JOB: Quote precisely the run of lines opening with the line containing "of the round side." and closing with the line containing "aim = Vector((-0.007, 0.0, 0.056))", and nothing else.
━━ MATERIAL PROVIDED
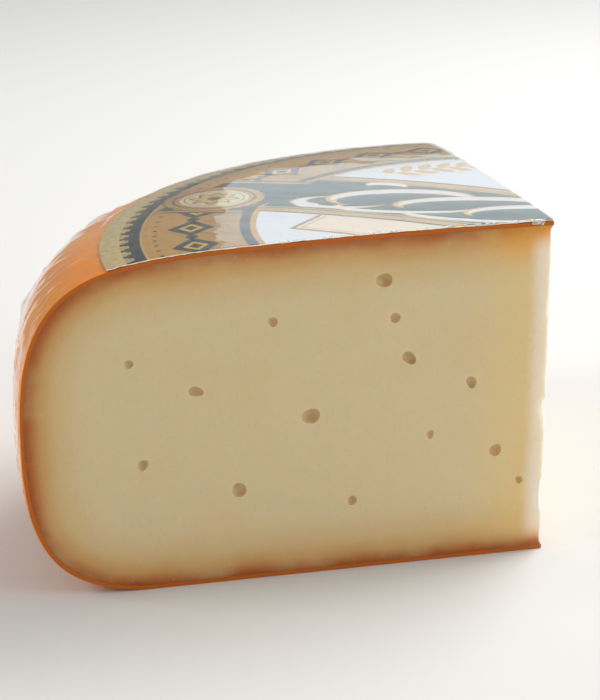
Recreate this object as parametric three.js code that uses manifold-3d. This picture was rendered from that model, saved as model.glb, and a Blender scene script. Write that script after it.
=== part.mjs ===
// A quarter of a waxed cheese wheel: the paste, its orange wax coat, the foil label on top, and
// the clear film shrunk over them. Millimetres, +Z up. The wedge lies on its flat lower face, the
// origin is on that plane under the middle of its bounding box, and the knife's tip points to +X.

import * as THREE from "three";
import { mergeVertices } from "three/addons/utils/BufferGeometryUtils.js";
import Module from "manifold-3d";

const wasm = await Module();
wasm.setup();

// The whole wheel, over its wax.
const wheelRadius = 175;
const wheelHeight = 118;
const equatorHeight = 56; // where the side bulges most
const crown = 6; // how far the top falls from its middle to its rim, before the shoulder
const settled = 1.5; // how much of the rounded underside is pressed flat by the weight
const edgePower = 11; // superellipse powers: how square the outline is, and how tight its shoulder
const shoulderPower = 2.6;

// The layers, from the paste outwards.
const waxThickness = 1.5;
const labelThickness = 0.3;
const filmThickness = 0.3;
const gap = 0.3; // between one layer and the next
const labelRadius = 145;
const filmHemHeight = 9; // the film's lower edge, above the table

// The cuts.
const wedgeAngle = Math.PI / 2;
const tipBeyondAxis = 6; // both cuts pass the wheel's axis by this much

// How finely the round shapes are faceted.
const wheelSegments = 72;
const shoulderSteps = 9;

// How far each face stands out from the wax's outer face.
const pasteFace = -waxThickness - gap;
const labelFace = gap;
const filmFace = labelFace + labelThickness + gap;

// The wheel's half outline at one offset, from the axis on top, over the shoulder and the side, to
// the axis below: a superellipse whose top is crowned and whose underside is pressed flat.
function wheelOutline(offset) {
  const upper = wheelHeight - equatorHeight;
  const lower = equatorHeight + settled;
  const line = [];
  for (let i = 0; i <= 2 * shoulderSteps; i++) {
    const turn = (i / shoulderSteps) * (Math.PI / 2);
    const across = Math.sin(turn) ** (2 / edgePower);
    const rise = Math.abs(Math.cos(turn)) ** (2 / shoulderPower);
    const z = i <= shoulderSteps ? (upper - crown * across ** 2) * rise : -lower * rise;
    line.push(new THREE.Vector2(i === 2 * shoulderSteps ? 0 : wheelRadius * across, equatorHeight + z));
  }
  return line.map((point, i) => {
    if (i === 0) return new THREE.Vector2(0, point.y + offset);
    if (i === line.length - 1) return new THREE.Vector2(0, -offset);
    const along = line[i + 1].clone().sub(line[i - 1]).normalize();
    const moved = point.clone().add(new THREE.Vector2(-along.y, along.x).multiplyScalar(offset));
    return new THREE.Vector2(moved.x, Math.max(moved.y, -offset));
  });
}

// The part of an outline from the axis on top to a radius on the top face.
function outlineToRadius(line, radius) {
  const kept = line.filter((point, i) => point.x < radius && i < shoulderSteps);
  const before = kept[kept.length - 1];
  const after = line[kept.length];
  const share = (radius - before.x) / (after.x - before.x);
  return [...kept, before.clone().lerp(after, share)];
}

// The part of an outline from the axis on top, over the side, to a height near its foot.
function outlineToHeight(line, height) {
  const kept = line.filter((point) => point.y > height);
  const before = kept[kept.length - 1];
  const after = line[kept.length];
  const share = (before.y - height) / (before.y - after.y);
  return [...kept, before.clone().lerp(after, share)];
}

// A solid from a closed geometry.
function solid(geometry) {
  const bare = geometry.index ? geometry.toNonIndexed() : geometry.clone();
  bare.deleteAttribute("normal");
  bare.deleteAttribute("uv");
  const welded = mergeVertices(bare, 1e-4);
  const mesh = new wasm.Mesh({
    numProp: 3,
    vertProperties: new Float32Array(welded.attributes.position.array),
    triVerts: new Uint32Array(welded.index.array),
  });
  return new wasm.Manifold(mesh);
}

// A solid turned about the wheel's axis, from a half outline that starts and ends on it. Lathe
// outlines run upwards for faces that point out, and the lathe turns about Y, so it is stood up.
function turned(outline) {
  const lathe = new THREE.LatheGeometry([...outline].reverse(), wheelSegments, Math.PI / wheelSegments);
  lathe.rotateX(Math.PI / 2);
  return solid(lathe);
}

// The prism between the two knife cuts, open towards -X.
function knifePrism() {
  const reach = 2 * wheelRadius;
  const half = wedgeAngle / 2;
  const corner = (angle) =>
    new THREE.Vector2(tipBeyondAxis - reach * Math.cos(angle), reach * Math.sin(angle));
  const plan = new THREE.Shape([
    new THREE.Vector2(tipBeyondAxis, 0),
    corner(half),
    new THREE.Vector2(-2 * reach, 0),
    corner(-half),
  ]);
  const prism = new THREE.ExtrudeGeometry(plan, { depth: 2 * wheelHeight, bevelEnabled: false });
  prism.translate(0, 0, -wheelHeight / 2);
  return solid(prism);
}

// A named mesh from a solid, cut by the knife and moved so that the wedge's box is centred.
const filmRadius = wheelRadius + filmFace + filmThickness;
const axisX = (filmRadius - tipBeyondAxis) / 2;
const knife = knifePrism();
function layer(name, whole, material) {
  const { numProp, vertProperties, triVerts } = whole.intersect(knife).getMesh();
  const positions = new Float32Array((vertProperties.length / numProp) * 3);
  for (let i = 0; i < positions.length; i++) {
    positions[i] = vertProperties[Math.floor(i / 3) * numProp + (i % 3)];
  }
  const geometry = new THREE.BufferGeometry();
  geometry.setAttribute("position", new THREE.BufferAttribute(positions, 3));
  geometry.setIndex(new THREE.BufferAttribute(new Uint32Array(triVerts), 1));
  geometry.computeVertexNormals();
  const mesh = new THREE.Mesh(geometry, material);
  mesh.name = name;
  mesh.position.x = axisX;
  return mesh;
}

// The paste fills the wax coat.
const paste = layer(
  "cheese",
  turned(wheelOutline(pasteFace)),
  new THREE.MeshStandardMaterial({ color: 0xe0c896, roughness: 0.5, metalness: 0 }),
);

// The wax coat is one skin over the top, the round side and the underside, open at the cuts.
const waxCoat = layer(
  "wax_coat",
  turned(wheelOutline(0)).subtract(turned(wheelOutline(-waxThickness))),
  new THREE.MeshStandardMaterial({ color: 0xeb8a12, roughness: 0.25, metalness: 0 }),
);

// The label is a disc of printed foil on the middle of the top face.
const labelOver = outlineToRadius(wheelOutline(labelFace + labelThickness), labelRadius);
const labelUnder = outlineToRadius(wheelOutline(labelFace), labelRadius);
const label = layer(
  "label",
  turned([...labelOver, ...labelUnder.reverse()]),
  new THREE.MeshStandardMaterial({ color: 0xc9bb8e, roughness: 0.35, metalness: 0.2 }),
);

// The film lies over the label and the wax, and its hem ends at the foot of the round side.
const filmOver = outlineToHeight(wheelOutline(filmFace + filmThickness), filmHemHeight);
const filmUnder = outlineToHeight(wheelOutline(filmFace), filmHemHeight);
const film = layer(
  "shrink_film",
  turned([...filmOver, ...filmUnder.reverse()]),
  new THREE.MeshStandardMaterial({
    color: 0xffffff,
    roughness: 0.1,
    metalness: 0,
    opacity: 0.2,
    transparent: true,
  }),
);

const wedge = new THREE.Group();
wedge.add(paste, waxCoat, label, film);

export default wedge;
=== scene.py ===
import math

import bmesh
import bpy
import numpy as np
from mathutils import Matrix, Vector


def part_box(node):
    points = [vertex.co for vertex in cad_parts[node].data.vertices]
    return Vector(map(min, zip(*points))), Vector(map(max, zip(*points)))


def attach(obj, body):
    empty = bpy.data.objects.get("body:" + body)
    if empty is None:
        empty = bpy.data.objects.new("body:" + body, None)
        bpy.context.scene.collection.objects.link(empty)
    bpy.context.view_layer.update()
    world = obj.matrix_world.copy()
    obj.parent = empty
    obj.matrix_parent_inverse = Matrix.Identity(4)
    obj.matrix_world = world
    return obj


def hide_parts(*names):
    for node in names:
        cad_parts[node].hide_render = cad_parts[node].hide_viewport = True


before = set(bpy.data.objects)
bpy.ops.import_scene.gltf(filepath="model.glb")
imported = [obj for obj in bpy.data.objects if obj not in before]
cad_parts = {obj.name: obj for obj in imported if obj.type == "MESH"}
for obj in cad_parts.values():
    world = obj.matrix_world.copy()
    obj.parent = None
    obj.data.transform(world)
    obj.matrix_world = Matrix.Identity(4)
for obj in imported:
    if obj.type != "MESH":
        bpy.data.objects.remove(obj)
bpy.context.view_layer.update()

# ---------------------------------------------------------------------------------------------
# The camera. It stands in front of the front cut face, a little towards the round side, and
# looks down on the wedge with the knife's tip at the right.
view_heading = math.radians(31)
view_height = math.radians(18.5)
view_distance = 0.74
aim = Vector((-0.007, 0.0, 0.056))


def away_from_wedge(heading, height):
    """The unit direction from the wedge at a heading round it and a height above the horizon."""
    level = math.cos(height)
    return Vector((math.sin(heading) * level, -math.cos(heading) * level, math.sin(height)))


camera_data = bpy.data.cameras.new("camera")
camera_data.sensor_fit = "HORIZONTAL"
camera_data.sensor_width = 36
camera_data.lens = 122
camera = bpy.data.objects.new("camera", camera_data)
bpy.context.collection.objects.link(camera)
camera.location = aim + away_from_wedge(view_heading, view_height) * view_distance
camera.rotation_euler = away_from_wedge(view_heading, view_height).to_track_quat("Z", "Y").to_euler()
bpy.context.scene.camera = camera

# ---------------------------------------------------------------------------------------------
# The studio: a pale floor that curves up into a pale wall, an even sky, a large soft lamp high
# behind the wedge, two weaker ones beside it and a faint one for a window on the round side.
floor_front = -9.0
wall_start = 2.2
wall_radius = 1.2
wall_top = 5.0
half_width = 9.0


def sheet_mesh(name, points, quads):
    """A smooth mesh object from an array of points and an array of four point numbers per face."""
    mesh = bpy.data.meshes.new(name)
    mesh.vertices.add(len(points))
    mesh.vertices.foreach_set("co", np.asarray(points, dtype=np.float32).ravel())
    mesh.loops.add(quads.size)
    mesh.loops.foreach_set("vertex_index", quads.astype(np.int32).ravel())
    mesh.polygons.add(len(quads))
    mesh.polygons.foreach_set("loop_start", np.arange(len(quads), dtype=np.int32) * 4)
    mesh.update(calc_edges=True)
    mesh.shade_smooth()
    piece = bpy.data.objects.new(name, mesh)
    bpy.context.collection.objects.link(piece)
    return piece


def grid_quads(rows, columns):
    """The point numbers of a grid's faces, for points numbered along each row in turn."""
    first = (np.arange(rows - 1)[:, None] * columns + np.arange(columns - 1)[None, :]).ravel()
    return np.stack([first, first + 1, first + columns + 1, first + columns], axis=1)


bend = np.linspace(0, math.pi / 2, 24)
wall_back = wall_start + wall_radius
run_back = np.concatenate([[floor_front], wall_start + wall_radius * np.sin(bend), [wall_back]])
run_up = np.concatenate([[0.0], wall_radius * (1 - np.cos(bend)), [wall_top]])
to_the_wall = -np.array(away_from_wedge(view_heading, 0))
along_the_wall = np.array(away_from_wedge(view_heading + math.pi / 2, 0))
sweep = (
    run_back[:, None, None] * to_the_wall
    + np.array([-half_width, half_width])[None, :, None] * along_the_wall
    + run_up[:, None, None] * np.array([0, 0, 1.0])
)
backdrop = sheet_mesh("backdrop", sweep.reshape(-1, 3), grid_quads(len(run_back), 2))
backdrop_paper = bpy.data.materials.new("backdrop_paper")
backdrop_paper.use_nodes = True
paper_shader = backdrop_paper.node_tree.nodes["Principled BSDF"]
paper_shader.inputs["Base Color"].default_value = (0.74, 0.74, 0.73, 1)
paper_shader.inputs["Roughness"].default_value = 0.8
backdrop.data.materials.append(backdrop_paper)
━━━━
FINISHED ANSWER:
// The film lies over the label and the wax, and its hem ends at the foot of the round side.
const filmOver = outlineToHeight(wheelOutline(filmFace + filmThickness), filmHemHeight);
const filmUnder = outlineToHeight(wheelOutline(filmFace), filmHemHeight);
const film = layer(
  "shrink_film",
  turned([...filmOver, ...filmUnder.reverse()]),
  new THREE.MeshStandardMaterial({
    color: 0xffffff,
    roughness: 0.1,
    metalness: 0,
    opacity: 0.2,
    transparent: true,
  }),
);

const wedge = new THREE.Group();
wedge.add(paste, waxCoat, label, film);

export default wedge;
=== scene.py ===
import math

import bmesh
import bpy
import numpy as np
from mathutils import Matrix, Vector


def part_box(node):
    points = [vertex.co for vertex in cad_parts[node].data.vertices]
    return Vector(map(min, zip(*points))), Vector(map(max, zip(*points)))


def attach(obj, body):
    empty = bpy.data.objects.get("body:" + body)
    if empty is None:
        empty = bpy.data.objects.new("body:" + body, None)
        bpy.context.scene.collection.objects.link(empty)
    bpy.context.view_layer.update()
    world = obj.matrix_world.copy()
    obj.parent = empty
    obj.matrix_parent_inverse = Matrix.Identity(4)
    obj.matrix_world = world
    return obj


def hide_parts(*names):
    for node in names:
        cad_parts[node].hide_render = cad_parts[node].hide_viewport = True


before = set(bpy.data.objects)
bpy.ops.import_scene.gltf(filepath="model.glb")
imported = [obj for obj in bpy.data.objects if obj not in before]
cad_parts = {obj.name: obj for obj in imported if obj.type == "MESH"}
for obj in cad_parts.values():
    world = obj.matrix_world.copy()
    obj.parent = None
    obj.data.transform(world)
    obj.matrix_world = Matrix.Identity(4)
for obj in imported:
    if obj.type != "MESH":
        bpy.data.objects.remove(obj)
bpy.context.view_layer.update()

# ---------------------------------------------------------------------------------------------
# The camera. It stands in front of the front cut face, a little towards the round side, and
# looks down on the wedge with the knife's tip at the right.
view_heading = math.radians(31)
view_height = math.radians(18.5)
view_distance = 0.74
aim = Vector((-0.007, 0.0, 0.056))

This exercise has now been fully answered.